Group revenue reached Rs 3.6 billion, up 9% compared to the first quarter of financial year 2025, despite the temporary closure of Shandrani Beachcomber Resort & Spa during the period. This growth was driven mainly by the high occupancy levels across NMH’s 5-star properties in Mauritius, the successful repricing of rooms following recent refurbishments and strong sales performance supported by disciplined revenue management.

EBITDA increased by 32% to Rs 741 million compared to the same quarter last year. This reflects the Group’s continued focus on cost control, operational efficiency and higher cash generation.

Profit after tax reached Rs 121 million, a significant turnaround from the Rs 67 million loss recorded in the first quarter of financial year 2025. This improvement was also supported by lower interest rates and reduced debt levels.
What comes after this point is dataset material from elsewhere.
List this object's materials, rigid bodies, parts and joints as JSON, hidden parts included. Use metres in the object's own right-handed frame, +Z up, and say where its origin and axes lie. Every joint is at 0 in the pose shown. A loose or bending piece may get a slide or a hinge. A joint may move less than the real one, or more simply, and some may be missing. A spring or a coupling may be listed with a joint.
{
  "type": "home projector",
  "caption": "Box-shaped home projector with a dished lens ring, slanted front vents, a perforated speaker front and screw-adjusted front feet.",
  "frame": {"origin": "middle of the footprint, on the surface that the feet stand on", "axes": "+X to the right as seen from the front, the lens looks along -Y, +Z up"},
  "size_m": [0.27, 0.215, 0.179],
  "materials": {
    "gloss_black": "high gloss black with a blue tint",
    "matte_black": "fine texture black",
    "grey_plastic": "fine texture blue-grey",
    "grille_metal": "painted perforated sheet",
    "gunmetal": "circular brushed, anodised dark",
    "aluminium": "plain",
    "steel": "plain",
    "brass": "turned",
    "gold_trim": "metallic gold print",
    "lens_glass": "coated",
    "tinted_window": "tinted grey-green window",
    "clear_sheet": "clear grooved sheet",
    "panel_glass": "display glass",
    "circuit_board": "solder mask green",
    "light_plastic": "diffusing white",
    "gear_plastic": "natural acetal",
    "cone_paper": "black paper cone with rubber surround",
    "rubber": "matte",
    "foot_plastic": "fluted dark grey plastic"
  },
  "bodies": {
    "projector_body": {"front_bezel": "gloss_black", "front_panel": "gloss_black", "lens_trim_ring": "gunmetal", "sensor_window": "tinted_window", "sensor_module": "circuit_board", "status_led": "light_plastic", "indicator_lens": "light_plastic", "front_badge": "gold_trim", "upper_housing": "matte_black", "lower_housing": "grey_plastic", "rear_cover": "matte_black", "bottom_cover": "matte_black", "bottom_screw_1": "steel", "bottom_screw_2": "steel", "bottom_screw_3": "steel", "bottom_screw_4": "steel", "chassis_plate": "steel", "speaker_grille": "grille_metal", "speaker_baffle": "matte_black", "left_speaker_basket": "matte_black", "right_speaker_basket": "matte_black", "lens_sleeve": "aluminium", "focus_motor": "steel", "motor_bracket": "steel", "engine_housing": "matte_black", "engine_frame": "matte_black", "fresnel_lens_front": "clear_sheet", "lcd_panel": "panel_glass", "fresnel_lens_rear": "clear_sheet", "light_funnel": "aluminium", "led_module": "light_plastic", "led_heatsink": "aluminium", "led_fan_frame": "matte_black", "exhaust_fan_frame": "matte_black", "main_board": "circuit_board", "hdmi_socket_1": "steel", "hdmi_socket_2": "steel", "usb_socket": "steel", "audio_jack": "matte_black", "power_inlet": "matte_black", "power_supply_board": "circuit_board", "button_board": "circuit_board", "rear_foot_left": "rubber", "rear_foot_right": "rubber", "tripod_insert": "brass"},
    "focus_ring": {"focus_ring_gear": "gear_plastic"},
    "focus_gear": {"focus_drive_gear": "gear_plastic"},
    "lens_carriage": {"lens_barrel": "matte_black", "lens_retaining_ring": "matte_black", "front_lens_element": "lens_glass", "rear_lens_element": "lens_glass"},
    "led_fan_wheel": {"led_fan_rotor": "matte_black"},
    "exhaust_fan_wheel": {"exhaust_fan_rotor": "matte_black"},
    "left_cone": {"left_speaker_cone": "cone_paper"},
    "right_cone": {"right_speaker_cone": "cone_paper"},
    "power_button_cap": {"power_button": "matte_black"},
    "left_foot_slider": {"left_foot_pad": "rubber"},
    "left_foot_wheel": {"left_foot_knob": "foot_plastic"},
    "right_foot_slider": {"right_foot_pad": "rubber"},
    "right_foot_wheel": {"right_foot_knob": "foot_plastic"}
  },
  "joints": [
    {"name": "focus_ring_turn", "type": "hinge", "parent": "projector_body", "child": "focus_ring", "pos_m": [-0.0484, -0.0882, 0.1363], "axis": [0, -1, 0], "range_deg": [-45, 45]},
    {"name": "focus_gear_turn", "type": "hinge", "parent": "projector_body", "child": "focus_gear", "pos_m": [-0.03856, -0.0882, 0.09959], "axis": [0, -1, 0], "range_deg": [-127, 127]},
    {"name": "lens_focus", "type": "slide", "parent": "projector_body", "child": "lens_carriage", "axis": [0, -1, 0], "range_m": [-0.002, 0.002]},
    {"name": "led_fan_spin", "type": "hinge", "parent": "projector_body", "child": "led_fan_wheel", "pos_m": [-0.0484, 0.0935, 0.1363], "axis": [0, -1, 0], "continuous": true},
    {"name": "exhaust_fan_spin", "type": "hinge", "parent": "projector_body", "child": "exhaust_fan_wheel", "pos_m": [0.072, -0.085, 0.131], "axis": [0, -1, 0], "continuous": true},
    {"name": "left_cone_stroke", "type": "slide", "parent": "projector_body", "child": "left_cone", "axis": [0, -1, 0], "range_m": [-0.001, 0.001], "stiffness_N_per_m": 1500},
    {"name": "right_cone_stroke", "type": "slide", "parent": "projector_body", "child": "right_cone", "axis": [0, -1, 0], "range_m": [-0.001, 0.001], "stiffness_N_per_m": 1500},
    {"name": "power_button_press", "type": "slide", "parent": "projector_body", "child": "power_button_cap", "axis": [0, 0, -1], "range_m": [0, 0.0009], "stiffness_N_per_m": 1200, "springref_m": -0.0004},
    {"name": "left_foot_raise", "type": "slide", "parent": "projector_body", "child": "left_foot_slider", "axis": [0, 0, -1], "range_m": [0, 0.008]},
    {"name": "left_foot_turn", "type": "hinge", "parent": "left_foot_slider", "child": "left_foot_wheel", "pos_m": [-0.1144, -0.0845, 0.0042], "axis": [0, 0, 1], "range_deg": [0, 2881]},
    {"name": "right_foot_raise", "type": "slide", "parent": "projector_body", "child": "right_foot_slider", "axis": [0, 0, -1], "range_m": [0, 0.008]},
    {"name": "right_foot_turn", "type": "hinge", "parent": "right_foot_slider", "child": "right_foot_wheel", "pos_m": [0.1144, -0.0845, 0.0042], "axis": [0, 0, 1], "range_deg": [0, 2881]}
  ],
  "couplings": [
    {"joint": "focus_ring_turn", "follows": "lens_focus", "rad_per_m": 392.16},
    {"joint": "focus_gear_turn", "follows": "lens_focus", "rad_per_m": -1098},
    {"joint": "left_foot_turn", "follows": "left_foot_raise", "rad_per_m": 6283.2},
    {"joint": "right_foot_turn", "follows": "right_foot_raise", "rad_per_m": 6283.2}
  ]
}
“NMH has made an excellent start to financial year 2026. Sustained demand and the strong occupancy of our properties, particularly our 5-star resorts, have driven solid revenue and EBITDA growth. We also achieved a net profit of over Rs 120 million during what is a seasonally deficit quarter for the Group. These results were delivered despite the closure for renovation of Shandrani Beachcomber and demonstrate the influence of the Beachcomber brand, the strength of our sales network and the Group’s operational and financial discipline. My warm thanks go to our 5,000 passionate and committed Artisans, who are our greatest strength and differentiating factor. With a strong foundation and rising bookings for the coming months, we look ahead to the second quarter with confidence and ambition,” says the CEO of NMH, Stéphane Poupinel de Valencé.
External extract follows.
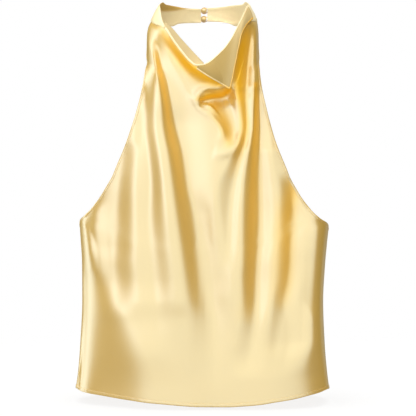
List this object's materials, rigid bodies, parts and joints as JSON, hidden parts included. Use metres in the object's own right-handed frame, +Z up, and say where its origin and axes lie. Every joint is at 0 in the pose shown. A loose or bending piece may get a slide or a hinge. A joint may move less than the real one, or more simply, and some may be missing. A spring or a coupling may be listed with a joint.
{
  "type": "halter neck top",
  "caption": "Sleeveless satin halter neck top with a cowl front, open back, and a neckband closed at the nape by ball buttons and loops, hollow as worn.",
  "frame": {"origin": "centre of the ring of the neckband, where the wearer's neck carries the top", "axes": "+Z up, front of the garment towards -Y, +X towards the wearer's left"},
  "size_m": [0.3673, 0.2197, 0.576],
  "materials": {
    "satin": "pale gold satin, soft directional sheen",
    "satin_wrong_side": "duller beige wrong side of the satin",
    "button": "pearly pale gold"
  },
  "bodies": {
    "root": {"front_panel": "satin", "back_panel": "satin", "neckband_button_side": "satin", "neckband_loop_side": "satin", "facing_inner": "satin_wrong_side", "facing_turned_out": "satin_wrong_side", "button_upper": "button", "button_lower": "button", "loop_upper": "satin", "loop_lower": "satin"}
  },
  "joints": []
}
“NMH will continue on its growth and financial discipline trajectory while unlocking new ways to create value, including the construction of a second hotel in Morocco and the planned acquisition of one of the finest luxury resorts in Zanzibar. In light of our stronger financial performance over the past three years, we will also proceed with the early repayment of a substantial portion of the loan contracted with the Mauritius Investment Corporation. This decision, taken well ahead of schedule, reflects our commitment to responsible financial management in line with our current position,” he adds.

Projects
Mauritius

The major renovation of Shandrani Beachcomber was completed in mid-October as planned and the resort is now fully operational. Construction of Harmonie Beachcomber Golf, an 18-hole course at Les Salines, Black River, is progressing well with completion targeted for 2027.



Morocco

Discussions regarding the design and planning of a second resort to double the Group’s capacity in Morocco are ongoing with financial partners and Fairmont, which will manage the property. Construction is expected to begin around July 2026.

Zanzibar
The due diligence process for the acquisition of a 5-star resort in Zanzibar is progressing positively. Further details will be shared with the public in a dedicated announcement in the coming days.

Dividend
The Board of Directors has approved the payment of an interim ordinary dividend of Re 0.35 per share, payable around 16 January 2026.

Outlook
NMH expects a strong second quarter, with results anticipated to exceed those of 2025, supported by promising forward bookings. Subject to stable market conditions continuing, the Group remains confident for the full financial year ending 30 June 2026 and targets EBITDA of over Rs 5 billion, influenced by optimised revenue management and productivity-enhancing initiatives across all operations.